The cost of the "Ghastly History of The East Side" tour is $50 per person. The Third Ward food tour is $55.
The bike tours are weather pending. Levin says they will take place during light rain, but in the case of harsher weather conditions the event will be rescheduled.
Children are welcome on tours, however they need to be tall enough to reach the pedals of the bike. Usually this means kids need to be at least 11 years old to participate.
Alcoholic beverages are not allowed on the bikes, nor are they served during the restaurant visits. Bottled water, however, is available for riders.
Recently, Levin also added a non-bike adventure to his mix.

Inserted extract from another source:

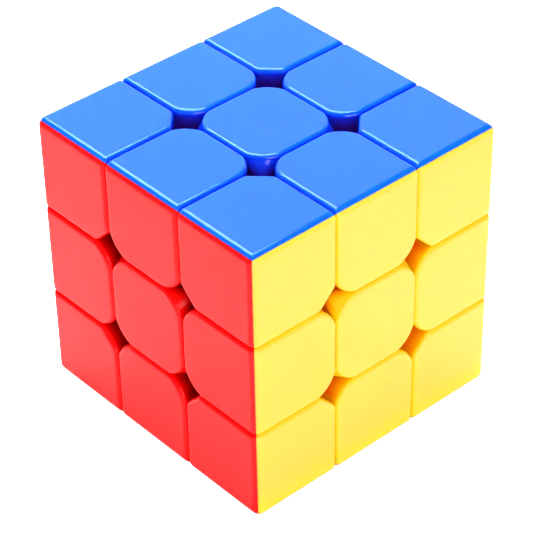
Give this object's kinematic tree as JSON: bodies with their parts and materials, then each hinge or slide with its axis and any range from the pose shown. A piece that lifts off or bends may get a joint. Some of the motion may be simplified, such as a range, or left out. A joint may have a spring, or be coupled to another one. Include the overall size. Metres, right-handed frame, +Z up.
{
  "type": "twisty puzzle cube",
  "caption": "Stickerless cube puzzle whose layers turn on a sprung core, with coloured corner, edge and centre pieces.",
  "frame": {"origin": "middle of the core, which is the centre of the cube", "axes": "+Z up through the blue face, -Y out of the red face and +X out of the yellow face"},
  "size_m": [0.056, 0.056, 0.056],
  "materials": {
    "blue_plastic": "satin moulded plastic",
    "green_plastic": "satin moulded plastic",
    "red_plastic": "satin moulded plastic",
    "orange_plastic": "satin moulded plastic",
    "yellow_plastic": "satin moulded plastic",
    "white_plastic": "satin moulded plastic",
    "core_plastic": "matt moulded nylon",
    "screw_steel": "plated machine screw",
    "spring_steel": "drawn spring wire"
  },
  "bodies": {
    "core": {"core": "core_plastic", "screw_up": "screw_steel", "screw_down": "screw_steel", "screw_front": "screw_steel", "screw_back": "screw_steel", "screw_right": "screw_steel", "screw_left": "screw_steel", "spring_up": "spring_steel", "spring_down": "spring_steel", "spring_front": "spring_steel", "spring_back": "spring_steel", "spring_right": "spring_steel", "spring_left": "spring_steel"},
    "centre_up": {"centre_base_up": "blue_plastic"},
    "centre_down": {"centre_base_down": "green_plastic"},
    "centre_front": {"centre_base_front": "red_plastic"},
    "centre_back": {"centre_base_back": "orange_plastic"},
    "centre_right": {"centre_base_right": "yellow_plastic"},
    "centre_left": {"centre_base_left": "white_plastic"},
    "cap_up": {"centre_cap_up": "blue_plastic"},
    "cap_down": {"centre_cap_down": "green_plastic"},
    "cap_front": {"centre_cap_front": "red_plastic"},
    "cap_back": {"centre_cap_back": "orange_plastic"},
    "cap_right": {"centre_cap_right": "yellow_plastic"},
    "cap_left": {"centre_cap_left": "white_plastic"},
    "edge_up_front": {"edge_up_front_half_up": "blue_plastic", "edge_up_front_half_front": "red_plastic"},
    "edge_up_back": {"edge_up_back_half_up": "blue_plastic", "edge_up_back_half_back": "orange_plastic"},
    "edge_up_right": {"edge_up_right_half_up": "blue_plastic", "edge_up_right_half_right": "yellow_plastic"},
    "edge_up_left": {"edge_up_left_half_up": "blue_plastic", "edge_up_left_half_left": "white_plastic"},
    "edge_down_front": {"edge_down_front_half_down": "green_plastic", "edge_down_front_half_front": "red_plastic"},
    "edge_down_back": {"edge_down_back_half_down": "green_plastic", "edge_down_back_half_back": "orange_plastic"},
    "edge_down_right": {"edge_down_right_half_down": "green_plastic", "edge_down_right_half_right": "yellow_plastic"},
    "edge_down_left": {"edge_down_left_half_down": "green_plastic", "edge_down_left_half_left": "white_plastic"},
    "edge_front_right": {"edge_front_right_half_front": "red_plastic", "edge_front_right_half_right": "yellow_plastic"},
    "edge_front_left": {"edge_front_left_half_front": "red_plastic", "edge_front_left_half_left": "white_plastic"},
    "edge_back_right": {"edge_back_right_half_back": "orange_plastic", "edge_back_right_half_right": "yellow_plastic"},
    "edge_back_left": {"edge_back_left_half_back": "orange_plastic", "edge_back_left_half_left": "white_plastic"},
    "corner_up_front_right": {"corner_up_front_right": "blue_plastic"},
    "corner_up_front_left": {"corner_up_front_left": "blue_plastic"},
    "corner_up_back_right": {"corner_up_back_right": "blue_plastic"},
    "corner_up_back_left": {"corner_up_back_left": "blue_plastic"},
    "corner_down_front_right": {"corner_down_front_right": "green_plastic"},
    "corner_down_front_left": {"corner_down_front_left": "green_plastic"},
    "corner_down_back_right": {"corner_down_back_right": "green_plastic"},
    "corner_down_back_left": {"corner_down_back_left": "green_plastic"}
  },
  "joints": [
    {"name": "layer_turn_up", "type": "hinge", "parent": "core", "child": "centre_up", "pos_m": [0, 0, 0], "axis": [0, 0, 1], "continuous": true},
    {"name": "layer_turn_down", "type": "hinge", "parent": "core", "child": "centre_down", "pos_m": [0, 0, 0], "axis": [0, 0, -1], "continuous": true},
    {"name": "layer_turn_front", "type": "hinge", "parent": "core", "child": "centre_front", "pos_m": [0, 0, 0], "axis": [0, -1, 0], "continuous": true},
    {"name": "layer_turn_back", "type": "hinge", "parent": "core", "child": "centre_back", "pos_m": [0, 0, 0], "axis": [0, 1, 0], "continuous": true},
    {"name": "layer_turn_right", "type": "hinge", "parent": "core", "child": "centre_right", "pos_m": [0, 0, 0], "axis": [1, 0, 0], "continuous": true},
    {"name": "layer_turn_left", "type": "hinge", "parent": "core", "child": "centre_left", "pos_m": [0, 0, 0], "axis": [-1, 0, 0], "continuous": true},
    {"name": "lift_cap_up", "type": "slide", "parent": "centre_up", "child": "cap_up", "axis": [0, 0, 1], "range_m": [0, 0.012]},
    {"name": "lift_cap_down", "type": "slide", "parent": "centre_down", "child": "cap_down", "axis": [0, 0, -1], "range_m": [0, 0.012]},
    {"name": "lift_cap_front", "type": "slide", "parent": "centre_front", "child": "cap_front", "axis": [0, -1, 0], "range_m": [0, 0.012]},
    {"name": "lift_cap_back", "type": "slide", "parent": "centre_back", "child": "cap_back", "axis": [0, 1, 0], "range_m": [0, 0.012]},
    {"name": "lift_cap_right", "type": "slide", "parent": "centre_right", "child": "cap_right", "axis": [1, 0, 0], "range_m": [0, 0.012]},
    {"name": "lift_cap_left", "type": "slide", "parent": "centre_left", "child": "cap_left", "axis": [-1, 0, 0], "range_m": [0, 0.012]},
    {"name": "edge_up_front_follows_up", "type": "hinge", "parent": "centre_front", "child": "edge_up_front", "pos_m": [0, 0, 0], "axis": [0, 0, 1], "continuous": true},
    {"name": "edge_up_back_follows_up", "type": "hinge", "parent": "centre_back", "child": "edge_up_back", "pos_m": [0, 0, 0], "axis": [0, 0, 1], "continuous": true},
    {"name": "edge_up_right_follows_right", "type": "hinge", "parent": "centre_up", "child": "edge_up_right", "pos_m": [0, 0, 0], "axis": [1, 0, 0], "continuous": true},
    {"name": "edge_up_left_follows_left", "type": "hinge", "parent": "centre_up", "child": "edge_up_left", "pos_m": [0, 0, 0], "axis": [-1, 0, 0], "continuous": true},
    {"name": "edge_down_front_follows_down", "type": "hinge", "parent": "centre_front", "child": "edge_down_front", "pos_m": [0, 0, 0], "axis": [0, 0, -1], "continuous": true},
    {"name": "edge_down_back_follows_down", "type": "hinge", "parent": "centre_back", "child": "edge_down_back", "pos_m": [0, 0, 0], "axis": [0, 0, -1], "continuous": true},
    {"name": "edge_down_right_follows_right", "type": "hinge", "parent": "centre_down", "child": "edge_down_right", "pos_m": [0, 0, 0], "axis": [1, 0, 0], "continuous": true},
    {"name": "edge_down_left_follows_left", "type": "hinge", "parent": "centre_down", "child": "edge_down_left", "pos_m": [0, 0, 0], "axis": [-1, 0, 0], "continuous": true},
    {"name": "edge_front_right_follows_front", "type": "hinge", "parent": "centre_right", "child": "edge_front_right", "pos_m": [0, 0, 0], "axis": [0, -1, 0], "continuous": true},
    {"name": "edge_front_left_follows_front", "type": "hinge", "parent": "centre_left", "child": "edge_front_left", "pos_m": [0, 0, 0], "axis": [0, -1, 0], "continuous": true},
    {"name": "edge_back_right_follows_back", "type": "hinge", "parent": "centre_right", "child": "edge_back_right", "pos_m": [0, 0, 0], "axis": [0, 1, 0], "continuous": true},
    {"name": "edge_back_left_follows_back", "type": "hinge", "parent": "centre_left", "child": "edge_back_left", "pos_m": [0, 0, 0], "axis": [0, 1, 0], "continuous": true},
    {"name": "corner_up_front_right_follows_front", "type": "hinge", "parent": "edge_up_right", "child": "corner_up_front_right", "pos_m": [0, 0, 0], "axis": [0, -1, 0], "continuous": true},
    {"name": "corner_up_front_left_follows_front", "type": "hinge", "parent": "edge_up_left", "child": "corner_up_front_left", "pos_m": [0, 0, 0], "axis": [0, -1, 0], "continuous": true},
    {"name": "corner_up_back_right_follows_back", "type": "hinge", "parent": "edge_up_right", "child": "corner_up_back_right", "pos_m": [0, 0, 0], "axis": [0, 1, 0], "continuous": true},
    {"name": "corner_up_back_left_follows_back", "type": "hinge", "parent": "edge_up_left", "child": "corner_up_back_left", "pos_m": [0, 0, 0], "axis": [0, 1, 0], "continuous": true},
    {"name": "corner_down_front_right_follows_front", "type": "hinge", "parent": "edge_down_right", "child": "corner_down_front_right", "pos_m": [0, 0, 0], "axis": [0, -1, 0], "continuous": true},
    {"name": "corner_down_front_left_follows_front", "type": "hinge", "parent": "edge_down_left", "child": "corner_down_front_left", "pos_m": [0, 0, 0], "axis": [0, -1, 0], "continuous": true},
    {"name": "corner_down_back_right_follows_back", "type": "hinge", "parent": "edge_down_right", "child": "corner_down_back_right", "pos_m": [0, 0, 0], "axis": [0, 1, 0], "continuous": true},
    {"name": "corner_down_back_left_follows_back", "type": "hinge", "parent": "edge_down_left", "child": "corner_down_back_left", "pos_m": [0, 0, 0], "axis": [0, 1, 0], "continuous": true}
  ],
  "couplings": [
    {"joint": "edge_up_front_follows_up", "follows": "layer_turn_up", "ratio": 1},
    {"joint": "edge_up_back_follows_up", "follows": "layer_turn_up", "ratio": 1},
    {"joint": "edge_up_right_follows_right", "follows": "layer_turn_right", "ratio": 1},
    {"joint": "edge_up_left_follows_left", "follows": "layer_turn_left", "ratio": 1},
    {"joint": "edge_down_front_follows_down", "follows": "layer_turn_down", "ratio": 1},
    {"joint": "edge_down_back_follows_down", "follows": "layer_turn_down", "ratio": 1},
    {"joint": "edge_down_right_follows_right", "follows": "layer_turn_right", "ratio": 1},
    {"joint": "edge_down_left_follows_left", "follows": "layer_turn_left", "ratio": 1},
    {"joint": "edge_front_right_follows_front", "follows": "layer_turn_front", "ratio": 1},
    {"joint": "edge_front_left_follows_front", "follows": "layer_turn_front", "ratio": 1},
    {"joint": "edge_back_right_follows_back", "follows": "layer_turn_back", "ratio": 1},
    {"joint": "edge_back_left_follows_back", "follows": "layer_turn_back", "ratio": 1},
    {"joint": "corner_up_front_right_follows_front", "follows": "layer_turn_front", "ratio": 1},
    {"joint": "corner_up_front_left_follows_front", "follows": "layer_turn_front", "ratio": 1},
    {"joint": "corner_up_back_right_follows_back", "follows": "layer_turn_back", "ratio": 1},
    {"joint": "corner_up_back_left_follows_back", "follows": "layer_turn_back", "ratio": 1},
    {"joint": "corner_down_front_right_follows_front", "follows": "layer_turn_front", "ratio": 1},
    {"joint": "corner_down_front_left_follows_front", "follows": "layer_turn_front", "ratio": 1},
    {"joint": "corner_down_back_right_follows_back", "follows": "layer_turn_back", "ratio": 1},
    {"joint": "corner_down_back_left_follows_back", "follows": "layer_turn_back", "ratio": 1}
  ]
}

"Save Milwaukee" is a detective adventure for grown ups and a twist on the escape room trend. The hour-long experience is available to groups of four to eight people and takes place in the Marshall Building, 207 E. Buffalo St.
"It's a brain teaser, it's a test of your observation, thinking, and improvisational skills, and most of all it's fun. You'll be immersed in a puzzle where creativity, resourcefulness, and quick thinking are the ways to win," says Levin. "Instead of sitting next to someone and watching a show, here you'll be working together to solve riddles, find clues and save Milwaukee."
Levin has lived in Milwaukee for 11 years.
"I've always been drawn to things that are fun and entertaining," he says.
He operated a business a decade ago called the Butterfly Funhouse – a traveling butterfly flight room built into a trailer that still visits county fairs in the summer.
"Live butterflies fly free and land on visitor's hands, faces and clothing," he says.
Milwaukee Seven Seat Bike Tours is Levin's second business.
"It's all about friends and fun," he says. "If you come with a group you'll share the experience riding in a circle together. If you come alone you'll meet new people on the bike."